In the beginning of my management career, I strived to always know what to do, what to say, how to act and to be a shining example to others. But the reality I experienced was that I didn’t know it all. In fact, I didn’t know half of the answers.
As a young woman starting out as a Regional Manager with Aldi at the age of twenty two, I felt an enormous responsibility to prove that my age bore no resemblance to my experience or ability. I admittedly made mistakes trying to prove what I did know rather than admitting what I didn’t and then seeking the help I needed from the necessary channels.
As I have progressed through my career with Inchcape I have had the privilege of working with some truly inspiring individuals who have taught me it’s ok to not always have the answer. Admitting my weaknesses and areas of development has allowed my colleagues and peers to see I am human and on a journey of growth exactly the same as them.
I feel it important to recognise here that learning can come in two forms; the first being how to do something well and the second being how to do something badly! These two juxtaposed ideas have taught me in equal measure thus far in my career. In the same way, I have learned far more from my mistakes than I have my successes.
Reading is a passion of mine and I have amassed hundreds of management and self-development books over the years Each book has taught me a new principle or idea but in my opinion the golden key to being a great manager is putting your people first. Rightly or wrongly, in the first instance I am a trusted friend to the people I work with. I know about their families, their children, their private life’s highs or lows and when asked I am an ear to listen. I don’t claim to know every detail but I know what matters and they know the same from me. My colleagues know my moral compass and this enables us to form a relationship founded on trust.
I believe that creating a happy but fair environment to work in lies at the mangers feet. The tone of any business can be found in its leader and this is what creates the culture of its operation. Personally I have found leading by example carries many merits. I will empty the bins, de-litter the car park, do invoicing, make cold calls, hold the fort on reception, valet a car and so on all of which shows that when required, I will step in to be a part of my team and not just at the top of it. There is no task I would ask of someone that I wouldn’t do myself and this breeds respect. I firmly believe that everyone is created equal and as a management quality this carries heavy weighting.

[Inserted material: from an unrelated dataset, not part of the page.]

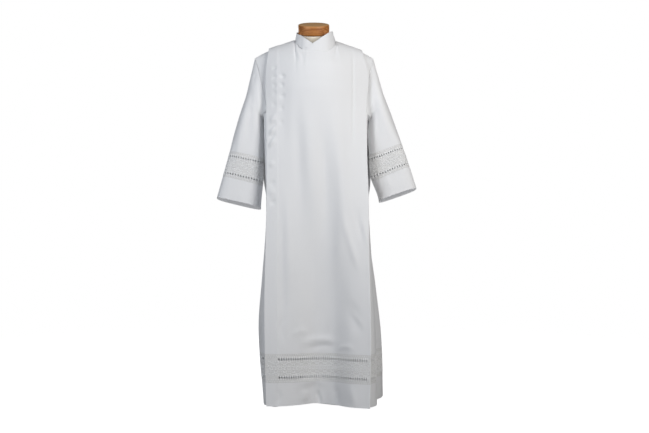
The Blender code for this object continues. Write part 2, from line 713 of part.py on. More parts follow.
# ---------------------------------------------------------------- collar
def collar_half(name, neckline, keys, crossing_side, inset):
    """Half of the stand collar along the neckline, its columns anticlockwise.

    Past the notch, toward crossing_side, its top edge runs down under or over the other half.
    inset is how far it is drawn in there, under the other half.
    """
    whole = len(neckline)
    rows = 4
    grid = np.zeros((rows, len(keys), 3))
    for column, key in enumerate(keys):
        before, share = int(key // 1), key % 1
        base = (1 - share) * neckline[before % whole] + share * neckline[(before + 1) % whole]
        toward = np.array((NECK_CENTRE_X - base[0], RIDGE_Y - base[1], 0))
        toward /= np.linalg.norm(toward)
        past = (base[0] - NOTCH_X) * crossing_side
        top_z = 1.486 + 0.10 * (base[1] - RIDGE_Y)
        if base[1] < RIDGE_Y:
            slope = -0.60 if past > 0 else 0.66
            top_z = min(top_z, COLLAR_NOTCH_Z + slope * abs(past))
        tucked = inset * float(np.clip((past + 0.065) / 0.015, 0, 1))
        bottom = base + toward * (COLLAR_CLEAR + tucked) + np.array((0, 0, 2 * SEAM))
        top = bottom + toward * COLLAR_LEAN
        top[2] = max(top_z, bottom[2] + 0.003)
        for row in range(rows):
            share = row / (rows - 1)
            grid[row, column] = (1 - share) * bottom + share * top
    cloth_wall(name, grid, thickness=0.0018)


def collar_pieces(front_line, back_line):
    """Both halves, along the front neckline and back round the back one."""
    neckline = np.concatenate((front_line, back_line[1:-1]))
    whole = len(neckline)
    front_middle, back_middle = 4, 12
    crossing, back_gap = 1.35, 0.006
    left_keys = [front_middle - crossing, *np.arange(3, back_middle, 0.5), back_middle - back_gap]
    right_keys = [back_middle + back_gap - whole, *np.arange(-3.5, 5.5, 0.5), front_middle + crossing]
    collar_half("collar_left", neckline, left_keys, -1, 0.0)
    collar_half("collar_right", neckline, right_keys, 1, 0.0048)


# ---------------------------------------------------------------- dress form and stand
def lofted(name, rings, material, sharp_degrees=40):
    """Closed solid through rings of points, with flat ends."""
    builder = bmesh.new()
    loops = [[builder.verts.new(point) for point in ring] for ring in rings]
    count = len(loops[0])
    for low, high in zip(loops, loops[1:]):
        for i in range(count):
            j = (i + 1) % count
            builder.faces.new((low[i], low[j], high[j], high[i]))
    builder.faces.new(loops[0][::-1])
    builder.faces.new(loops[-1])
    return add_object(name, builder, material, sharp_degrees)


def form_ring(z, y, half_wide, half_depth, lean_degrees, count=28):
    tilt = Matrix.Rotation(math.radians(lean_degrees), 4, "X")
    ring = []
    for i in range(count):
        a = 2 * math.pi * i / count
        flat = tilt @ Vector((half_wide * math.cos(a), half_depth * math.sin(a), 0))
        ring.append(Vector((0, y, z)) + flat)
    return ring


def dress_form():
    rings = [form_ring(*row) for row in zip(*(FORM[name] for name in FORM))]
    lofted("form_torso", rings, colour_material("form_linen", LINEN, 0.9))

    cap_profile = table("height radius", (0.0, 0.0570), (0.003, 0.0605), (0.012, 0.0622),
                        (0.028, 0.0622), (0.036, 0.0606), (0.0395, 0.0570), (0.0405, 0.0480))
    base = Vector((0, -0.0385, 1.4765))
    tilt = Matrix.Rotation(FORM_LEAN, 4, "X")
    rings = []
    for height, radius in zip(cap_profile["height"], cap_profile["radius"]):
        rings.append([base + tilt @ Vector((radius * math.cos(a), radius * math.sin(a), height))
                      for a in np.linspace(0, 2 * math.pi, 37)[:-1]])
    lofted("form_neck_cap", rings, colour_material("turned_wood", WOOD, 0.45))


def cylinder(name, radius, bottom, top, material, count=20):
    rings = [[(radius * math.cos(a), radius * math.sin(a), z)
              for a in np.linspace(0, 2 * math.pi, count + 1)[:-1]] for z in (bottom, top)]
    return lofted(name, rings, material)


def stand():
    steel = colour_material("brushed_steel", STEEL, 0.35, 1.0)
    arm_reach, half_wide, plate_top = 0.200, 0.018, 0.008
    directions = [math.atan2(sy * 0.55, sx * 0.835) for sx, sy in ((1, -1), (1, 1), (-1, 1), (-1, -1))]
    outline = []
    for i, heading in enumerate(directions):
        along = Vector((math.cos(heading), math.sin(heading)))
        left = Vector((-along.y, along.x))
        tip = along * (arm_reach - half_wide)
        outline += [tip + half_wide * (along * math.cos(a) + left * math.sin(a))
                    for a in np.linspace(-math.pi / 2, math.pi / 2, 7)]
        following = directions[(i + 1) % 4]
        half_turn = ((following - heading) % (2 * math.pi)) / 2
        between = heading + half_turn
        outline.append(Vector((math.cos(between), math.sin(between))) * half_wide / math.sin(half_turn))
    rings = [[(p.x, p.y, z) for p in outline] for z in (0.0, plate_top)]
    lofted("stand_base", rings, steel)

    floor = plate_top + SEAM
    cylinder("stand_pole", 0.0125, floor, FORM["z"][0] - SEAM, steel)
    builder = bmesh.new()
    profile = ((0.0130, floor), (0.0280, floor), (0.0280, 0.022), (0.0200, 0.040), (0.0130, 0.040))
    count = 24
    loops = [[builder.verts.new((r * math.cos(a), r * math.sin(a), z)) for r, z in profile]
             for a in np.linspace(0, 2 * math.pi, count + 1)[:-1]]
    for i, loop in enumerate(loops):
        following = loops[(i + 1) % count]
        for j in range(len(profile)):
            k = (j + 1) % len(profile)
            builder.faces.new((loop[j], following[j], following[k], loop[k]))
    add_object("stand_boss", builder, steel)


# ---------------------------------------------------------------- the object
front_neckline = front_pieces()
front_lace()
back_neckline = back_pieces()
back_lace()
for wearer_side in ("left", "right"):
    armhole_edge = side_body(wearer_side)
    side_lace(wearer_side)
    side_hem(wearer_side)
    sleeve_pieces(wearer_side, armhole_edge)
collar_pieces(front_neckline, back_neckline)
dress_form()
stand()
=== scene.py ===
"""Front-wrap alb on a limbless dress form: its finishes, folds, lace and stitching."""
import math

import bmesh
import bpy
import numpy as np
from mathutils import Matrix, Vector


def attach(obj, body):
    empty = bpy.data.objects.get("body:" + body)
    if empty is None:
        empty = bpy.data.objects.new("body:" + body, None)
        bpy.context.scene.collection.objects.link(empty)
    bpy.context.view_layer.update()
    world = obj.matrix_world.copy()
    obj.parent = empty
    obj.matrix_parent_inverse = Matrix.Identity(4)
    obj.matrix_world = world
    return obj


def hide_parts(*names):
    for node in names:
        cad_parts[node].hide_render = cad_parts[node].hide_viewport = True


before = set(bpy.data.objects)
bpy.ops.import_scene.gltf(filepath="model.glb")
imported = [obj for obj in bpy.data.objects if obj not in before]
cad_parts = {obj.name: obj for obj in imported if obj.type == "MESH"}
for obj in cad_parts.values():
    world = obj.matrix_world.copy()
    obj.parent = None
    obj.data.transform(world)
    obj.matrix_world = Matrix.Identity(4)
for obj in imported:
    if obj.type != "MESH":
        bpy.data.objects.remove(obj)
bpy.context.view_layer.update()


# ================================================================ camera
# A long lens straight in front of the robe, level with its middle.
CAMERA_AT = (0.0432, -4.54, 0.748)
LENS_MM = 62.4

lens = bpy.data.cameras.new("camera")
lens.lens = LENS_MM
lens.sensor_width = 36.0
camera = bpy.data.objects.new("camera", lens)
camera.location = CAMERA_AT
camera.rotation_euler = (math.radians(90), 0, 0)
bpy.context.scene.collection.objects.link(camera)
bpy.context.scene.camera = camera
bpy.context.scene.view_settings.view_transform = "Standard"


# ================================================================ floor and light
# A white paper floor that runs off into white. In front stand two large soft lamps, a warm one
# on the wearer's left and a weaker, cool one on the other side; a third lights the back.
class Shade:
    """A socket of a node tree that can be used in sums: each operator adds a Math node."""

    def __init__(self, tree, socket=None):
        self.tree = tree
        self.socket = socket

    def node(self, kind, settings=(), sockets=(), output=0):
        """Add a node, set it up, give its sockets values or links, and return one output."""
        made = self.tree.nodes.new(kind)
        for name, value in dict(settings).items():
            if name == "stops":
                while len(made.color_ramp.elements) < len(value):
                    made.color_ramp.elements.new(0.5)
                for element, (place, colour) in zip(made.color_ramp.elements, value):
                    element.position = place
                    element.color = colour
            else:
                setattr(made, name, value)
        for name, value in dict(sockets).items():
            if isinstance(value, Shade):
                self.tree.links.new(value.socket, made.inputs[name])
            else:
                made.inputs[name].default_value = value
        return Shade(self.tree, made.outputs[output])

    def other(self, output):
        """Another output of the same node."""
        return Shade(self.tree, self.socket.node.outputs[output])

    def sum(self, operation, *values):
        return self.node("ShaderNodeMath", {"operation": operation}, dict(enumerate(values)))

    def __add__(self, other):
        return self.sum("ADD", self, other)

    def __sub__(self, other):
        return self.sum("SUBTRACT", self, other)

    def __mul__(self, other):
        return self.sum("MULTIPLY", self, other)

    __radd__ = __add__

    def mixed(self, low, high):
        """A colour between two colours, by this value."""
        return self.node("ShaderNodeMix", {"data_type": "RGBA"},
                         {"Factor": self, 6: (*low, 1), 7: (*high, 1)}, output=2)


def material(name, constants, paint):
    """A Principled material; paint(start) returns the sockets that vary over the surface."""
    made = bpy.data.materials.new(name)
    made.use_nodes = True
    tree = made.node_tree
    shader = tree.nodes["Principled BSDF"]
    for socket, value in constants.items():
        shader.inputs[socket].default_value = value
    for socket, value in paint(Shade(tree)).items():
        tree.links.new(value.socket, shader.inputs[socket])
    return made


def linked(name, data):
    made = bpy.data.objects.new(name, data)
    bpy.context.scene.collection.objects.link(made)
    return made


FLOOR_RADIUS = 3.4
FLOOR_SOLID = 1.3            # radius inside which the paper is opaque; it fades out past it
WORLD_GREY = 0.09
KEY_WATTS = 47.0
FILL_WATTS = 35.5
BACK_WATTS = 50.0


def paper(start):
    place = start.node("ShaderNodeTexCoord", output="Object")
    fibres = start.node("ShaderNodeTexNoise", sockets={"Vector": place, "Scale": 9.0})
    reach = start.node("ShaderNodeVectorMath", {"operation": "LENGTH"}, {0: place}, output="Value")
    fade = start.node("ShaderNodeMapRange", {"interpolation_type": "SMOOTHSTEP"}, {
        "Value": reach, "From Min": FLOOR_SOLID, "From Max": FLOOR_RADIUS * 0.96,
        "To Min": 1.0, "To Max": 0.0})
    seen = start.node("ShaderNodeLightPath", output="Is Camera Ray")
    return {"Base Color": fibres.mixed((0.24, 0.24, 0.24), (0.26, 0.26, 0.26)), "Alpha": fade,
            "Emission Color": seen.mixed((0.0, 0.0, 0.0), (1.0, 1.0, 1.0))}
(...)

One thing I have most definitely realised over the years is that it is okay to not know the answer or the way forward. Some of best business plans I have enacted have been those that were formed by my management team and I in collaboration with one another. Having the ability to admit that you don’t have all of the answers again earns respect but it also gives your colleagues the chance to bring their ideas to the table and have the autonomy of acting them out. The pride that your team feels knowing that they helped influence change or achieve a result, strengthens the workplace bond even further. It is this bond that makes a truly unbreakable team who then deliver incredible results.
The process of continuous learning is crucial to a good manager. I have found that over the years the subject matter of my role has remained the same but my perspective of how to achieve results successfully has evolved. In the same way you may read a good book a few times over and each time take some new information from it, the years has taught me that the material stays the same but the interpretation changes. Being able to see things from many angles and from different people’s opinions definitely is an attribute of a great manager. It is this understanding which allows differences of opinion to be rectified or challenges from colleagues to be calmed.
Bravery is integral to a great manager. It can be lonely when faced with hard decisions but a great manager is never silent around hard topics or events. It is their job to excavate the unsaid and say what needs to be spoken. The reality is; there never is a finish line. A manager becomes a good manager and then a great manager and then a great leader but they constantly take steps to new territories to learn new things and then the cycle starts again. Continuous learning is addictive. The mind once stretched never returns to its original dimension.